## Description of the task
Please write out exactly the lines that begin at the line containing "Turn this picture" and run to the end of the records.

## Entries shown
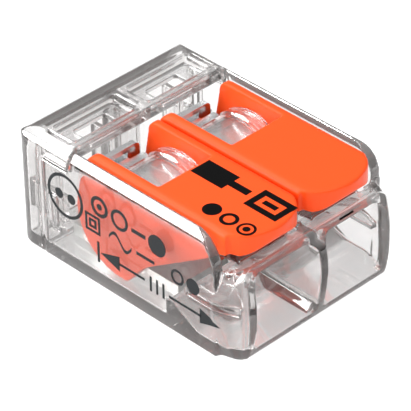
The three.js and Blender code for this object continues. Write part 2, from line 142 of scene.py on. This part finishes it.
def cad_copy(node):
    """A bmesh in millimetres of a CAD node's closed solid."""
    bm = bmesh.new()
    bm.from_mesh(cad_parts[node].data)
    bmesh.ops.scale(bm, vec=(1 / MM, 1 / MM, 1 / MM), verts=bm.verts)
    bmesh.ops.remove_doubles(bm, verts=bm.verts, dist=1e-4)
    return bm


def add_box(bm, x, y, z):
    """Adds a closed box that spans the ranges x, y and z."""
    size = Matrix.Diagonal((x[1] - x[0], y[1] - y[0], z[1] - z[0], 1))
    centre = Matrix.Translation(((x[0] + x[1]) / 2, (y[0] + y[1]) / 2, (z[0] + z[1]) / 2))
    bmesh.ops.create_cube(bm, size=1, matrix=centre @ size)


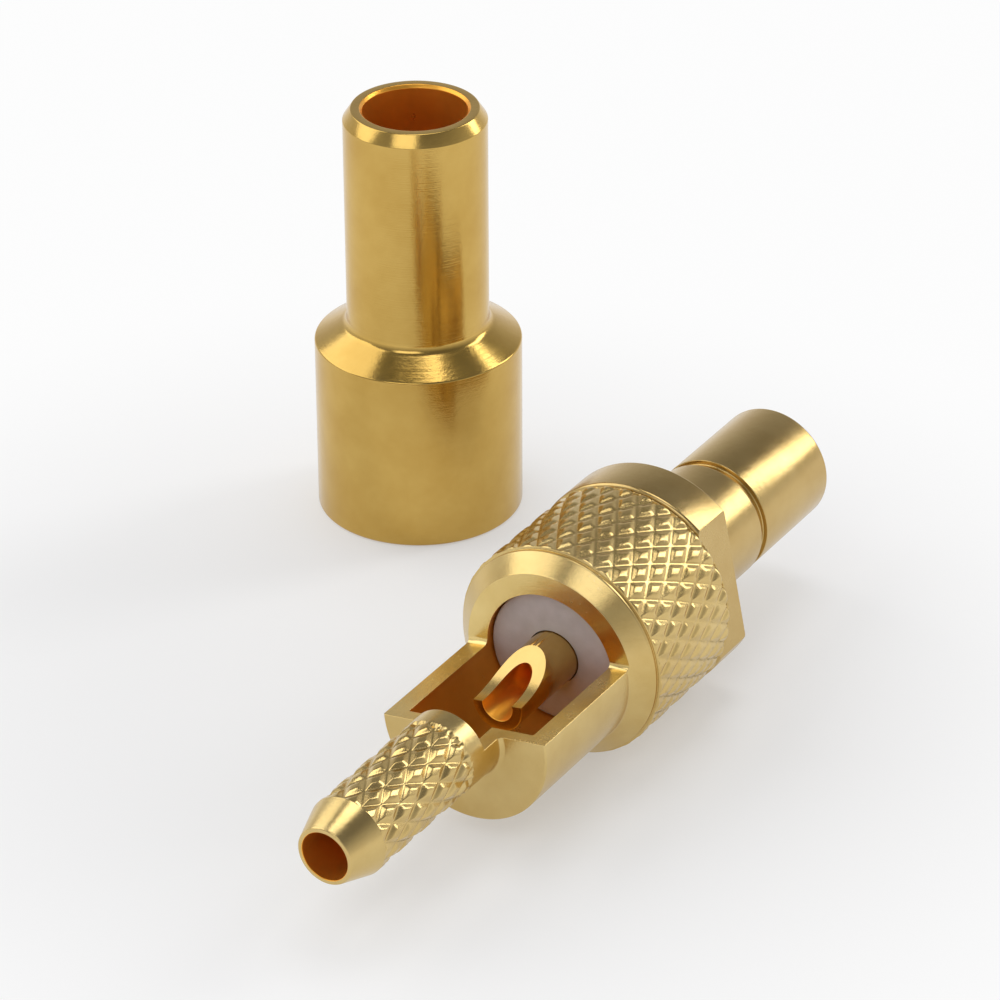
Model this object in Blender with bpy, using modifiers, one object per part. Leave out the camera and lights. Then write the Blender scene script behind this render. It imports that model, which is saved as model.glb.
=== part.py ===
"""Straight crimp jack for thin coaxial cable, with the stepped crimp ferrule that belongs to it.

The jack lies on its knurled collar, front end towards +X, and the ferrule stands beside it on its wide
end, before assembly. All turned pieces are drawn as half sections: a radius and a height along their
own axis. In the jack the heights are measured from the collar's front face, positive towards the mating
end. All lengths are in metres.
"""

import math

import bmesh
import bpy
from mathutils import Matrix, Vector

# Round pieces
FACETS = 48
CONTACT_FACETS = 24
FILLET_STEPS = 2
EDGE_BREAK = 0.00004

# Clearances between nested pieces
FIT_CLEARANCE = 0.00002
SEAT_CLEARANCE = 0.00002

# Boss with the soldering window, and its cavity
CAVITY_RADIUS = 0.00140
BOSS_WALL = 0.00041
BOSS_RADIUS = CAVITY_RADIUS + BOSS_WALL
BOSS_LENGTH = 0.00302
REAR_WALL = 0.00027
BOSS_FILLET = 0.00010

# Sloping shoulder in front of the boss, and the knurled collar
SHOULDER_STEP = 0.00036
SHOULDER_RADIUS = BOSS_RADIUS + SHOULDER_STEP
SHOULDER_LAND = 0.00008
SHOULDER_LENGTH = 0.00042
SHOULDER_FOOT = 0.00015
COLLAR_STEP = 0.00007
COLLAR_RADIUS = SHOULDER_RADIUS + COLLAR_STEP
COLLAR_LENGTH = 0.00268
COLLAR_EDGE = 0.00005

# Diamond knurl of the collar: its starts cross every half pitch
KNURL_STARTS = 32
KNURL_ROWS = 7
KNURL_DEPTH = 0.00006
KNURL_PITCH = COLLAR_LENGTH / KNURL_ROWS

# Crimp stem
STEM_BORE_RADIUS = 0.00049
STEM_BORE_EDGE = 0.00002
STEM_WALL = 0.00033
STEM_RADIUS = STEM_BORE_RADIUS + STEM_WALL
STEM_ROOT_LENGTH = 0.00053
STEM_LENGTH = 0.00409
NOSE_LENGTH = 0.00074
NOSE_STEP = 0.00024

# Soldering window, milled across the boss and the root of the stem
WINDOW_FLOOR = 0.00011
WINDOW_INTO_SHOULDER = 0.00002
WINDOW_CORNER = 0.00012

# Front shell
RIM_OVERHANG = 0.00001
RIM_RADIUS = COLLAR_RADIUS + RIM_OVERHANG
RIM_WIDTH = 0.00031
BELL_SLOPE_DEG = 31.0
BELL_FILLET = 0.00247
MOUTH_RADIUS = 0.00104
MOUTH_DEPTH = 0.00240
MOUTH_CHAMFER = 0.00006
PLUG_WALL = 0.00021
PLUG_RADIUS = MOUTH_RADIUS + PLUG_WALL
PLUG_LENGTH = 0.00252
PLUG_EDGE = 0.00007
NECK_STEP = 0.00001
NECK_RADIUS = PLUG_RADIUS + NECK_STEP
GROOVE_DEPTH = 0.00010
GROOVE_WIDTH = 0.00012
GROOVE_HEIGHT = 0.00309
NECK_BORE_RADIUS = 0.00085
SPIGOT_LENGTH = 0.00118

# Insulator
INSULATOR_REAR = 0.00293

# Centre contact
CUP_RADIUS = 0.00054
CUP_BORE_RADIUS = 0.00033
CUP_REACH = 0.00202
CUP_BORE_DEPTH = 0.00165
CUP_CUT_HEIGHT = 0.00004
CUP_CUTTER_RADIUS = 0.00235
CUP_RUN_OUT_DEG = 38.0
CUP_CUT_STEPS = 8
PIN_RADIUS = 0.00025
PIN_EDGE = 0.00022
PIN_RECESS = 0.00080

# Crimp ferrule
FERRULE_LENGTH = 0.00910
FERRULE_BOSS_CLEARANCE = 0.00009
FERRULE_WIDE_BORE_RADIUS = BOSS_RADIUS + FERRULE_BOSS_CLEARANCE
FERRULE_WIDE_WALL = 0.000275
FERRULE_WIDE_RADIUS = FERRULE_WIDE_BORE_RADIUS + FERRULE_WIDE_WALL
FERRULE_WIDE_DEPTH = 0.00345
BRAID_ROOM = 0.00026
FERRULE_TUBE_BORE_RADIUS = STEM_RADIUS + BRAID_ROOM
FERRULE_TUBE_WALL = 0.00041
FERRULE_TUBE_RADIUS = FERRULE_TUBE_BORE_RADIUS + FERRULE_TUBE_WALL
FERRULE_SHOULDER_HEIGHT = 0.00386
FERRULE_SHOULDER_RISE = 0.00041
FERRULE_SHOULDER_FILLET = 0.00006
FERRULE_CHAMFER_WIDTH = 0.00017
FERRULE_CHAMFER_HEIGHT = 0.00025
FERRULE_LIP = 0.00006
FERRULE_FOOT_EDGE = 0.00008
DRILL_CONE_DEG = 31.0

# Where the pieces lie
JACK_TILT_DEG = 0.9
JACK_ROLL_DEG = 8.0
FERRULE_AHEAD = 0.004233
FERRULE_ASIDE = 0.007738

# Heights that follow from the sizes above
BOSS_FRONT = -COLLAR_LENGTH - SHOULDER_LENGTH
BOSS_REAR = BOSS_FRONT - BOSS_LENGTH
CAVITY_REAR = BOSS_REAR + REAR_WALL
STEM_REAR = BOSS_REAR - STEM_ROOT_LENGTH - STEM_LENGTH
WINDOW_REAR = BOSS_REAR - STEM_ROOT_LENGTH
WINDOW_FRONT = BOSS_FRONT + WINDOW_INTO_SHOULDER
PLUG_REAR = GROOVE_HEIGHT + GROOVE_WIDTH
PLUG_FRONT = PLUG_REAR + PLUG_LENGTH
MOUTH_FLOOR = PLUG_FRONT - MOUTH_DEPTH
CUP_REAR = -INSULATOR_REAR - CUP_REACH


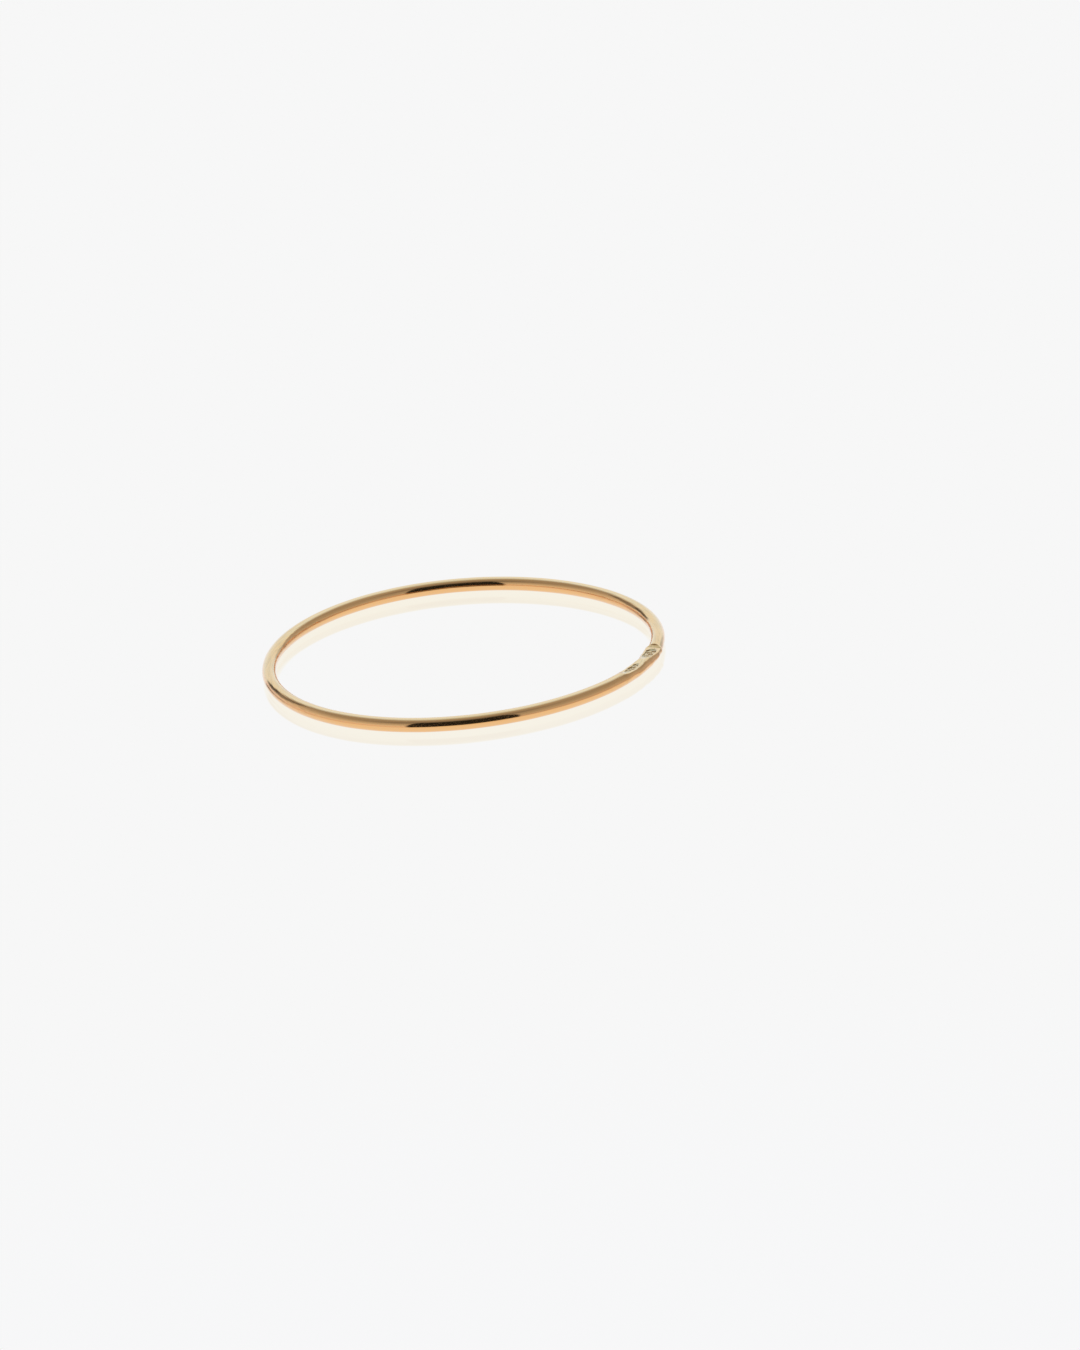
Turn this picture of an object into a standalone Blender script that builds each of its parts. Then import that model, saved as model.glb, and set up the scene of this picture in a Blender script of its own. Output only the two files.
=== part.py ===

## Response
Turn this picture of an object into a standalone Blender script that builds each of its parts. Then import that model, saved as model.glb, and set up the scene of this picture in a Blender script of its own. Output only the two files.
=== part.py ===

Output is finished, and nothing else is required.